Georges Perec is a prominent member of OuLiPo (The Ouvroir de Littérature Potentielle or Workshop for Potential Literature), a literary association formed in 1960s interested in the mathematical restrictions which could be posed on poetry. This association is at the heart of most playful and inventive use of language phenomenons such as palindromes, lipograms, pangrams, anagrams, isograms, acrostics, crosswords and many more.

‘…verbal play, verbal ploy, play on letters or what is commonly known as an’idea”(12)

Other quotes I found interesting are:

‘I write, I inhabit my sheet of paper, I invest it, I travel across it.’(11)

‘I write: to try meticulously to retain something, to cause something to survive, to wrest a few precise scraps from the void as it grows, to leave somewhere a furrow, a trace, a mark or a few signs.’(92)

‘Virtual space, a simple pretext for a nomenclature’(13)

‘I put a picture up on a wall.
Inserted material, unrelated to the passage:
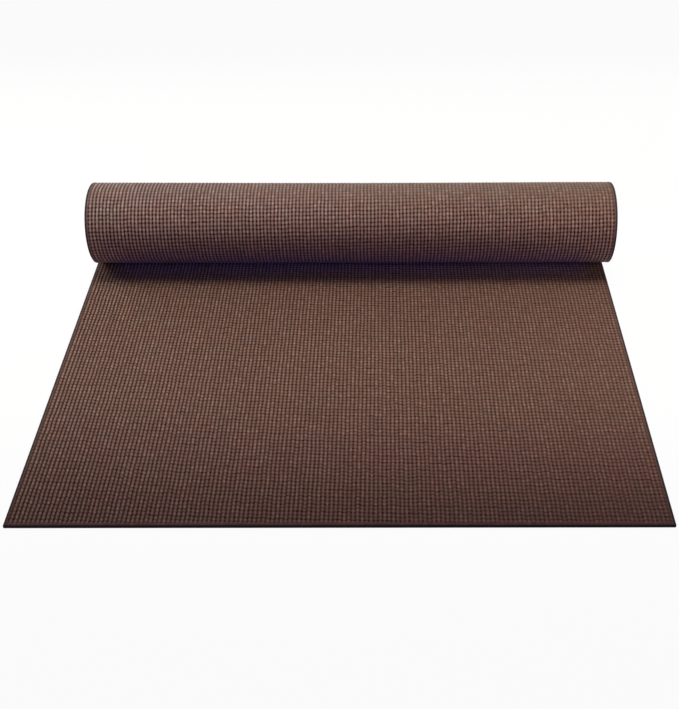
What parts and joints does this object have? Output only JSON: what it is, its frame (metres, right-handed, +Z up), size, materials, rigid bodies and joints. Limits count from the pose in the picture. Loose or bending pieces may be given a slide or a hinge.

Then I forget there is a wall. I no longer know what there is behind this wall, I no longer know there is a wall, I no longer know this wall is a wall, I no longer know what a wall is. I no longer know that in my apartment there are walls, and that if there weren’t any walls, there would be no apartment. The wall is no longer what delimits and defines the place where I live, that which seperates it from the other places where other people live, it is nothing more than a support for the picture. But i also forget the picture, I no longer look at it, I no longer know how to look at it. I have put the picture on the wall so as to forget there was a wall, but in forgetting the wall, I forget the picture, too. There are pictures because there are walls. We have to be able to forget there are walls, and have found no better way to do that than pictures. Pictures efface walls. But walls kill pictures. So we need continually to be changing, either the wall or the picture, to be forever putting other pictures up on the walls, or else constantly moving the picture from one wall to another.’(39)

Sturrock, J. (1999) George Perec: Spieces of Spaces and Other Pieces. London: Penguin.